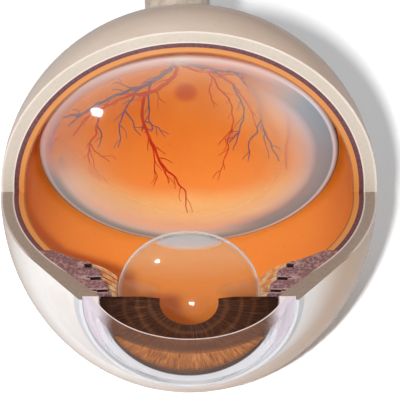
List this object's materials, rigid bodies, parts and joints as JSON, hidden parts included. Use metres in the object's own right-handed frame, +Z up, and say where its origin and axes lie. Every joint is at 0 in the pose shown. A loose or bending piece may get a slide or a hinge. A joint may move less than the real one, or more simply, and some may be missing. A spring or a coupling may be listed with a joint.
{
  "type": "eye anatomy model",
  "caption": "Cutaway human eye with clear cornea, lens and vitreous that lift out, iris, ciliary folds, coloured coats, retinal vessels and optic nerve stub.",
  "frame": {"origin": "middle of the flat that the eye stands on, straight under the centre of the globe", "axes": "the eye looks along -Y, the optic nerve leaves along +Y, +Z is up, +X is to the right of someone who faces the cornea"},
  "size_m": [0.12, 0.163, 0.1233],
  "materials": {
    "sclera": "satin",
    "choroid": "satin",
    "retina": "gloss",
    "optic_disc": "gloss",
    "nerve_sheath": "satin",
    "optic_nerve": "satin",
    "artery": "gloss",
    "vein": "gloss",
    "ciliary_muscle": "satin",
    "ciliary_fold": "satin",
    "zonule": "satin",
    "steel": "satin",
    "brass": "satin",
    "cornea": "gloss",
    "iris": "satin",
    "lens": "gloss",
    "vitreous": "gloss"
  },
  "bodies": {
    "eyeball": {"sclera_rear": "sclera", "sclera_front": "sclera", "choroid_rear": "choroid", "choroid_front": "choroid", "retina_rear": "retina", "retina_front": "retina", "optic_disc": "optic_disc", "optic_nerve_sheath": "nerve_sheath", "optic_nerve": "optic_nerve", "central_artery": "artery", "central_vein": "vein", "retinal_arteries": "artery", "retinal_veins": "vein", "ciliary_body": "ciliary_muscle", "ciliary_processes": "ciliary_fold", "zonule_fibres": "zonule", "locating_pins": "steel", "stand_bush": "brass"},
    "vitreous": {"vitreous_body": "vitreous"},
    "lens": {"lens": "lens"},
    "iris": {"iris": "iris"},
    "cornea": {"cornea": "cornea"}
  },
  "joints": [
    {"name": "vitreous_slide", "type": "slide", "parent": "eyeball", "child": "vitreous", "axis": [0, -1, 0], "range_m": [0, 0.028]},
    {"name": "lens_lift", "type": "slide", "parent": "eyeball", "child": "lens", "axis": [0, 0, 1], "range_m": [0, 0.045]},
    {"name": "iris_lift", "type": "slide", "parent": "eyeball", "child": "iris", "axis": [0, 0, 1], "range_m": [0, 0.035]},
    {"name": "cornea_slide", "type": "slide", "parent": "eyeball", "child": "cornea", "axis": [0, -1, 0], "range_m": [0, 0.03]}
  ]
}
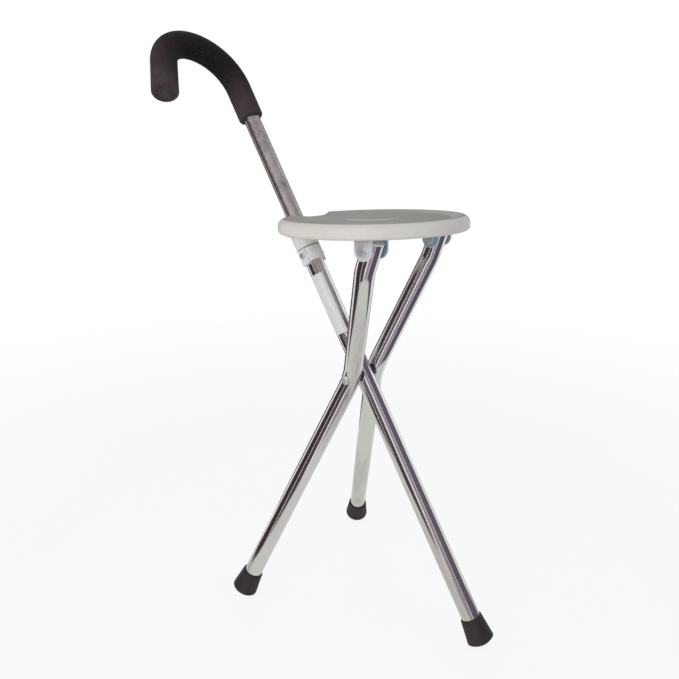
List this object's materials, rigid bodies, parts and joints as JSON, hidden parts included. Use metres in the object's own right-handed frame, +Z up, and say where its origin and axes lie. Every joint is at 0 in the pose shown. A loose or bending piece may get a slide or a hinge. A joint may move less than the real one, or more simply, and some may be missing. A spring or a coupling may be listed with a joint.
{
  "type": "walking stick seat",
  "caption": "Folding walking stick seat: hooked foam-grip stick and splayed tube legs that cross and carry a round plastic seat, which folds up against the stick.",
  "frame": {"origin": "on the ground, below the middle of the whole object as it stands unfolded", "axes": "+Z up; the stick leans in the XZ plane with its foot towards +X and its handle towards -X; the legs mirror each other in that plane and the handle hooks towards -Y"},
  "size_m": [0.4383, 0.2614, 0.6866],
  "materials": {
    "bright_tube": "bright plated tube",
    "brushed_tube": "duller brushed tube",
    "grip_foam": "matt foam",
    "tip_rubber": "matt moulded rubber",
    "seat_plastic": "satin moulded plastic",
    "grey_plastic": "satin moulded plastic",
    "dark_plastic": "matt moulded plastic",
    "plated_steel": "zinc plated",
    "label_film": "satin film"
  },
  "bodies": {
    "stick": {"main_tube": "bright_tube", "crook_tube": "brushed_tube", "foam_grip": "grip_foam", "grip_end_plug": "dark_plastic", "stop_collar": "grey_plastic", "collar_screw": "plated_steel", "collar_nut": "plated_steel", "blank_label": "label_film", "stick_ferrule": "tip_rubber", "stick_ferrule_washer": "plated_steel", "cross_pin": "plated_steel", "cross_pin_cap": "plated_steel", "crossing_spacers": "dark_plastic"},
    "front_leg": {"front_leg_tube": "bright_tube", "front_leg_ferrule": "tip_rubber", "front_leg_ferrule_washer": "plated_steel", "front_leg_top_plug": "grey_plastic"},
    "rear_leg": {"rear_leg_tube": "bright_tube", "rear_leg_ferrule": "tip_rubber", "rear_leg_ferrule_washer": "plated_steel", "rear_leg_top_plug": "grey_plastic"},
    "seat": {"seat_shell": "seat_plastic", "front_bracket": "plated_steel", "rear_bracket": "plated_steel", "bracket_screws": "plated_steel", "pivot_bolts": "plated_steel", "pivot_nuts": "plated_steel"},
    "hub": {"slide_hub": "grey_plastic", "trunnion_pins": "plated_steel"}
  },
  "joints": [
    {"name": "front_leg_fold", "type": "hinge", "parent": "stick", "child": "front_leg", "pos_m": [0.0325, 0, 0.295], "axis": [0, -1, 0], "range_deg": [0, 51]},
    {"name": "rear_leg_fold", "type": "hinge", "parent": "stick", "child": "rear_leg", "pos_m": [0.0325, 0, 0.295], "axis": [0, -1, 0], "range_deg": [0, 51]},
    {"name": "seat_fold", "type": "hinge", "parent": "front_leg", "child": "seat", "pos_m": [0.08889, 0, 0.45601], "axis": [0, 1, 0], "range_deg": [0, 108.3]},
    {"name": "hub_turn", "type": "hinge", "parent": "seat", "child": "hub", "pos_m": [-0.06874, 0, 0.45891], "axis": [0, -1, 0], "range_deg": [0, 57.3]}
  ],
  "couplings": [
    {"joint": "rear_leg_fold", "follows": "front_leg_fold", "ratio": 1},
    {"joint": "seat_fold", "follows": "front_leg_fold", "ratio": 2.1225},
    {"joint": "hub_turn", "follows": "front_leg_fold", "ratio": 1.1225}
  ]
}
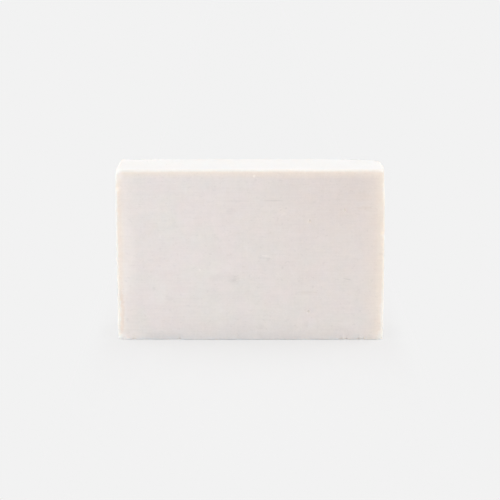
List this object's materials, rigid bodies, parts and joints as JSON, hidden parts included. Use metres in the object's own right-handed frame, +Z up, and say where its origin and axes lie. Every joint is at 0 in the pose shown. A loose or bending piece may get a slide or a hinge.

*Given request*
Reproduce each line verbatim.

*Task solution*
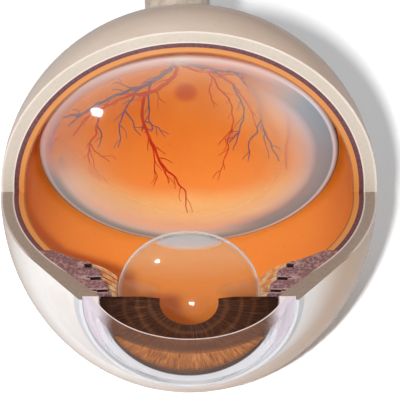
List this object's materials, rigid bodies, parts and joints as JSON, hidden parts included. Use metres in the object's own right-handed frame, +Z up, and say where its origin and axes lie. Every joint is at 0 in the pose shown. A loose or bending piece may get a slide or a hinge. A joint may move less than the real one, or more simply, and some may be missing. A spring or a coupling may be listed with a joint.
{
  "type": "eye anatomy model",
  "caption": "Cutaway human eye with clear cornea, lens and vitreous that lift out, iris, ciliary folds, coloured coats, retinal vessels and optic nerve stub.",
  "frame": {"origin": "middle of the flat that the eye stands on, straight under the centre of the globe", "axes": "the eye looks along -Y, the optic nerve leaves along +Y, +Z is up, +X is to the right of someone who faces the cornea"},
  "size_m": [0.12, 0.163, 0.1233],
  "materials": {
    "sclera": "satin",
    "choroid": "satin",
    "retina": "gloss",
    "optic_disc": "gloss",
    "nerve_sheath": "satin",
    "optic_nerve": "satin",
    "artery": "gloss",
    "vein": "gloss",
    "ciliary_muscle": "satin",
    "ciliary_fold": "satin",
    "zonule": "satin",
    "steel": "satin",
    "brass": "satin",
    "cornea": "gloss",
    "iris": "satin",
    "lens": "gloss",
    "vitreous": "gloss"
  },
  "bodies": {
    "eyeball": {"sclera_rear": "sclera", "sclera_front": "sclera", "choroid_rear": "choroid", "choroid_front": "choroid", "retina_rear": "retina", "retina_front": "retina", "optic_disc": "optic_disc", "optic_nerve_sheath": "nerve_sheath", "optic_nerve": "optic_nerve", "central_artery": "artery", "central_vein": "vein", "retinal_arteries": "artery", "retinal_veins": "vein", "ciliary_body": "ciliary_muscle", "ciliary_processes": "ciliary_fold", "zonule_fibres": "zonule", "locating_pins": "steel", "stand_bush": "brass"},
    "vitreous": {"vitreous_body": "vitreous"},
    "lens": {"lens": "lens"},
    "iris": {"iris": "iris"},
    "cornea": {"cornea": "cornea"}
  },
  "joints": [
    {"name": "vitreous_slide", "type": "slide", "parent": "eyeball", "child": "vitreous", "axis": [0, -1, 0], "range_m": [0, 0.028]},
    {"name": "lens_lift", "type": "slide", "parent": "eyeball", "child": "lens", "axis": [0, 0, 1], "range_m": [0, 0.045]},
    {"name": "iris_lift", "type": "slide", "parent": "eyeball", "child": "iris", "axis": [0, 0, 1], "range_m": [0, 0.035]},
    {"name": "cornea_slide", "type": "slide", "parent": "eyeball", "child": "cornea", "axis": [0, -1, 0], "range_m": [0, 0.03]}
  ]
}
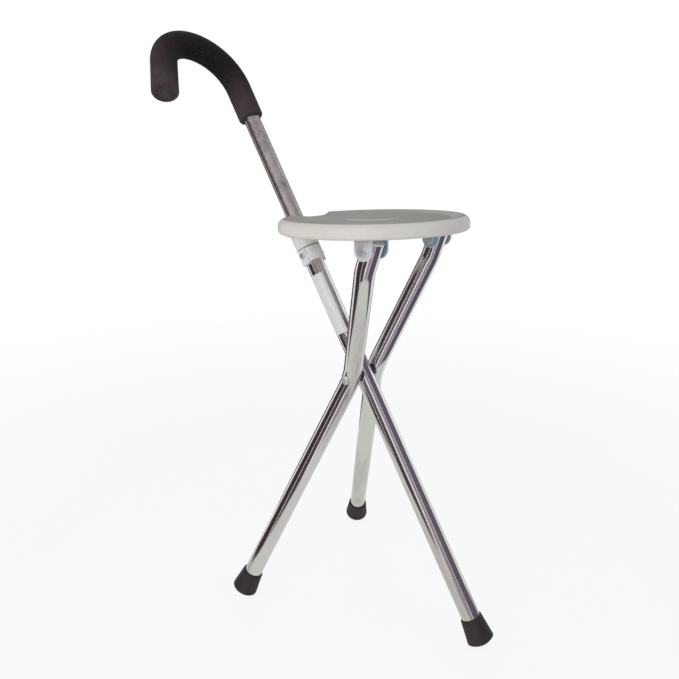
List this object's materials, rigid bodies, parts and joints as JSON, hidden parts included. Use metres in the object's own right-handed frame, +Z up, and say where its origin and axes lie. Every joint is at 0 in the pose shown. A loose or bending piece may get a slide or a hinge. A joint may move less than the real one, or more simply, and some may be missing. A spring or a coupling may be listed with a joint.
{
  "type": "walking stick seat",
  "caption": "Folding walking stick seat: hooked foam-grip stick and splayed tube legs that cross and carry a round plastic seat, which folds up against the stick.",
  "frame": {"origin": "on the ground, below the middle of the whole object as it stands unfolded", "axes": "+Z up; the stick leans in the XZ plane with its foot towards +X and its handle towards -X; the legs mirror each other in that plane and the handle hooks towards -Y"},
  "size_m": [0.4383, 0.2614, 0.6866],
  "materials": {
    "bright_tube": "bright plated tube",
    "brushed_tube": "duller brushed tube",
    "grip_foam": "matt foam",
    "tip_rubber": "matt moulded rubber",
    "seat_plastic": "satin moulded plastic",
    "grey_plastic": "satin moulded plastic",
    "dark_plastic": "matt moulded plastic",
    "plated_steel": "zinc plated",
    "label_film": "satin film"
  },
  "bodies": {
    "stick": {"main_tube": "bright_tube", "crook_tube": "brushed_tube", "foam_grip": "grip_foam", "grip_end_plug": "dark_plastic", "stop_collar": "grey_plastic", "collar_screw": "plated_steel", "collar_nut": "plated_steel", "blank_label": "label_film", "stick_ferrule": "tip_rubber", "stick_ferrule_washer": "plated_steel", "cross_pin": "plated_steel", "cross_pin_cap": "plated_steel", "crossing_spacers": "dark_plastic"},
    "front_leg": {"front_leg_tube": "bright_tube", "front_leg_ferrule": "tip_rubber", "front_leg_ferrule_washer": "plated_steel", "front_leg_top_plug": "grey_plastic"},
    "rear_leg": {"rear_leg_tube": "bright_tube", "rear_leg_ferrule": "tip_rubber", "rear_leg_ferrule_washer": "plated_steel", "rear_leg_top_plug": "grey_plastic"},
    "seat": {"seat_shell": "seat_plastic", "front_bracket": "plated_steel", "rear_bracket": "plated_steel", "bracket_screws": "plated_steel", "pivot_bolts": "plated_steel", "pivot_nuts": "plated_steel"},
    "hub": {"slide_hub": "grey_plastic", "trunnion_pins": "plated_steel"}
  },
  "joints": [
    {"name": "front_leg_fold", "type": "hinge", "parent": "stick", "child": "front_leg", "pos_m": [0.0325, 0, 0.295], "axis": [0, -1, 0], "range_deg": [0, 51]},
    {"name": "rear_leg_fold", "type": "hinge", "parent": "stick", "child": "rear_leg", "pos_m": [0.0325, 0, 0.295], "axis": [0, -1, 0], "range_deg": [0, 51]},
    {"name": "seat_fold", "type": "hinge", "parent": "front_leg", "child": "seat", "pos_m": [0.08889, 0, 0.45601], "axis": [0, 1, 0], "range_deg": [0, 108.3]},
    {"name": "hub_turn", "type": "hinge", "parent": "seat", "child": "hub", "pos_m": [-0.06874, 0, 0.45891], "axis": [0, -1, 0], "range_deg": [0, 57.3]}
  ],
  "couplings": [
    {"joint": "rear_leg_fold", "follows": "front_leg_fold", "ratio": 1},
    {"joint": "seat_fold", "follows": "front_leg_fold", "ratio": 2.1225},
    {"joint": "hub_turn", "follows": "front_leg_fold", "ratio": 1.1225}
  ]
}
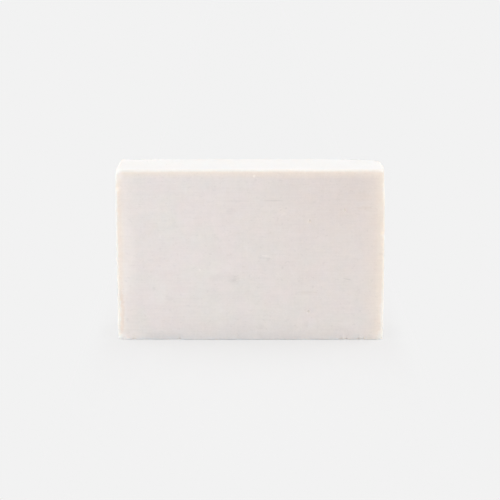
List this object's materials, rigid bodies, parts and joints as JSON, hidden parts included. Use metres in the object's own right-handed frame, +Z up, and say where its origin and axes lie. Every joint is at 0 in the pose shown. A loose or bending piece may get a slide or a hinge.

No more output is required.